Sometimes, a proper subset is denoted using $A \subset B$, but sometimes $\subset$ is used for subsets that might be equal. More explicit notation for a proper subset is $A \subsetneq B$. 

An intuitive property of subsets is that if $A \subseteq B$ and $B \subseteq C$ then $A \subseteq C$. 

### 1.3 The Empty Set

The empty set $\emptyset$ is a set which contains no elements. It is a special set that has its own symbol and properties. 

Firstly, **$\emptyset$ is a subset of any set**. 

* Let $A$ be a set.

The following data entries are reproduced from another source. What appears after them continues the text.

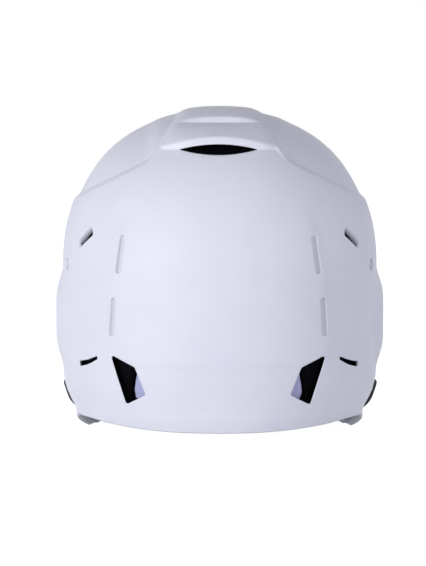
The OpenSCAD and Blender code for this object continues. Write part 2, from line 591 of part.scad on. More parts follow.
shell();
crown_pad();
front_pad();
brow_band();
upper_back_pad();
back_pad();
nape_pad();
side_pad();  // side_pad_left
right_side() side_pad();  // side_pad_right
occiput_pad();  // occiput_pad_left
right_side() occiput_pad();  // occiput_pad_right
rear_side_pad();  // rear_side_pad_left
right_side() rear_side_pad();  // rear_side_pad_right
ear_pad();  // ear_pad_left
right_side() ear_pad();  // ear_pad_right
jaw_pad();  // jaw_pad_left
right_side() jaw_pad();  // jaw_pad_right
pad_fasteners();
face_guard();
brow_clip();  // brow_clip_left
right_side() brow_clip();  // brow_clip_right
temple_clip();  // temple_clip_left
right_side() temple_clip();  // temple_clip_right
jaw_clip();  // jaw_clip_left
right_side() jaw_clip();  // jaw_clip_right
clip_screws();
clip_nuts();
strap_studs();
stud_backs();
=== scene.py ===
"""A softball batting helmet, put together from its moulded shell outwards and inwards."""
import math

import bpy
import numpy as np
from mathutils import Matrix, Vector


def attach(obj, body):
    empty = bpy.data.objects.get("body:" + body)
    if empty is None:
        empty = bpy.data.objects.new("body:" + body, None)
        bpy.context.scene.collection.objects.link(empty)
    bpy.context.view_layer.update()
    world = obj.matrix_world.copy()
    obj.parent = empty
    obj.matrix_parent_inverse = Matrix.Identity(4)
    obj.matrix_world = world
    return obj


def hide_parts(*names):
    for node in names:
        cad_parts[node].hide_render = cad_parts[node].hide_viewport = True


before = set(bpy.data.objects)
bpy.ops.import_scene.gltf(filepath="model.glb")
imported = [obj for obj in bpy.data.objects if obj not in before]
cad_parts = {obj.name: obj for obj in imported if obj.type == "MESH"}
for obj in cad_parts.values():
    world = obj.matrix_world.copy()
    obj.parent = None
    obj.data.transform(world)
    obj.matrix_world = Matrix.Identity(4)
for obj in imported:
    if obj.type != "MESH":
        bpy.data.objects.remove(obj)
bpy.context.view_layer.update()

# The shell is one injection-moulded piece of impact plastic with a crown ridge, a cap over the
# exhaust slot, a bill and two ear flaps. It leaves the mould with its vents open, a rounded
# rim and a satin face; everything else is fastened to it. Sizes here are in millimetres.
MM = 0.001
belt_w, belt_z, dome_h = 222, 120, 109
back_l, front_l, bill_l = 125, 118, 165
wall = 3
back_rim_z = 15
jaw_tuck, jaw_tuck_z, jaw_tuck_bend = 17, 44, 1.45
nape_tuck, nape_tuck_z, nape_tuck_bend = 20, 75, 1.7
dome_y = (bill_l - back_l) / 2
dome_n, plan_n = 2.2, 2.15
wall_run = 1.56 * dome_h
ear_bulge, ear_y, ear_z, ear_bulge_r, ear_bulge_flat = 5, -8, 82, (52, 40), 0.45
temple_a, temple_z, bill_t = 127.5, 0.89 * belt_z, 0.91
bill_drop, bill_sweep, column_lean = 0.8, 1.6, 1.5
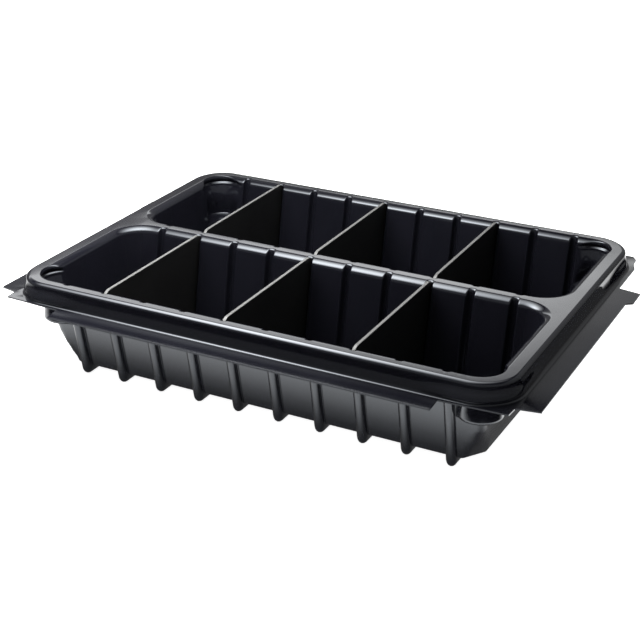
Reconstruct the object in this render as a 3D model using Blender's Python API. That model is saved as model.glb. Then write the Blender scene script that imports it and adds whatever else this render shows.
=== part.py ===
"""Divided insert tray: one vacuum-formed sheet with two slotted troughs, and six lift-out divider plates.

X runs along the tray, Y from its front (-Y) to its rear, Z up. The origin is on the surface that the tray
stands on, under its middle. The tray is modelled as it is made: a single thin surface, drawn as closed
rings of points that step down each trough and out over the rim, which a Solidify modifier then thickens.
"""

import math

import bmesh
import bpy
from mathutils import Vector

MM = 0.001

# Driving dimensions
PITCH = 28.0 * MM  # from one divider slot to the next
SLOT_COUNT = 10  # slots along each long wall
DIVIDER_SLOTS = {"left": 1, "middle": 4, "right": 7}  # the slots that hold a divider, counted from -X
RIM_HEIGHT = 67.2 * MM  # rim plane above the surface that the tray stands on
SHEET = 0.9 * MM

# Troughs: each opening is given where it leaves the flat rim plane
OPENING_END = 5.5 * PITCH  # half-length of an opening
OPENING_OUTER = 3.98 * PITCH  # outer long edge, from the tray's middle line
OPENING_INNER = 0.11 * PITCH  # edge beside the bridge, which is half the bridge's flat top
OUTER_CORNER = ((0.0, 16.0 * MM), (30.0 * MM, 4.5 * MM))  # (depth, plan radius) of an opening's outer corners
BRIDGE_CORNER = 22.0 * MM  # plan radius of its two corners beside the bridge
EDGE_RADIUS = 4.2 * MM  # roll of the wall into the rim plane
EDGE_DEPTHS = (0.0, 0.8 * MM, 2.0 * MM)  # levels at which that roll is drawn
FLOOR_RADIUS = 1.6 * MM
FLOOR_DEPTH = 60.7 * MM
FLOOR_BEND_SHARES = (0.0, 0.6, 1.0)  # levels of the bend into the floor, as shares of its height
LONG_DRAFT = math.radians(10.7)
END_DRAFT = math.radians(8.4)

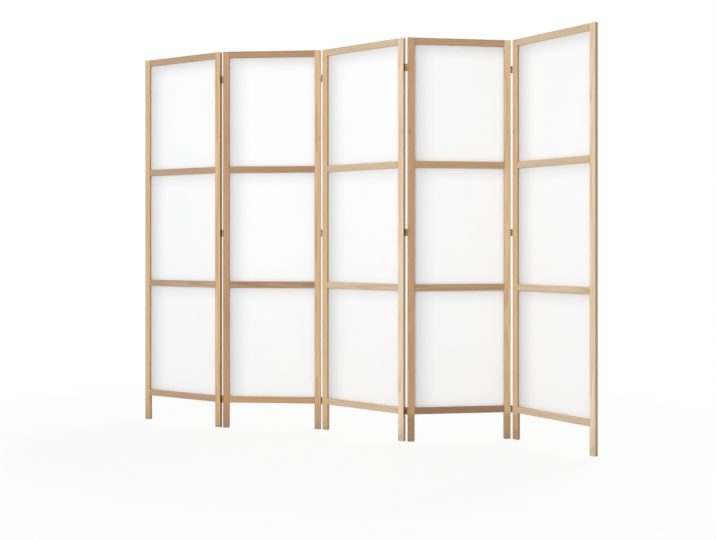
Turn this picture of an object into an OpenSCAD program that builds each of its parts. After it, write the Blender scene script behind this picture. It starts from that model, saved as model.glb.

Since $\emptyset$ has no elements, all the elements in $\emptyset$ must also be in $A$, therefore $\emptyset \subseteq A$. 

Secondly, **$\emptyset$ is unique**. 

* Let $\emptyset_1$ and $\emptyset_2$ be two empty sets. Since the empty set is a subset of all sets $\emptyset_1 \subseteq \emptyset_2$ and $\emptyset_2 \subseteq \emptyset_1$, therefore $\emptyset_1 = \emptyset_2$

### 1.4 Union and Intersection

The **union** and **intersection** are two ways of combining the elements in two sets into a new set. 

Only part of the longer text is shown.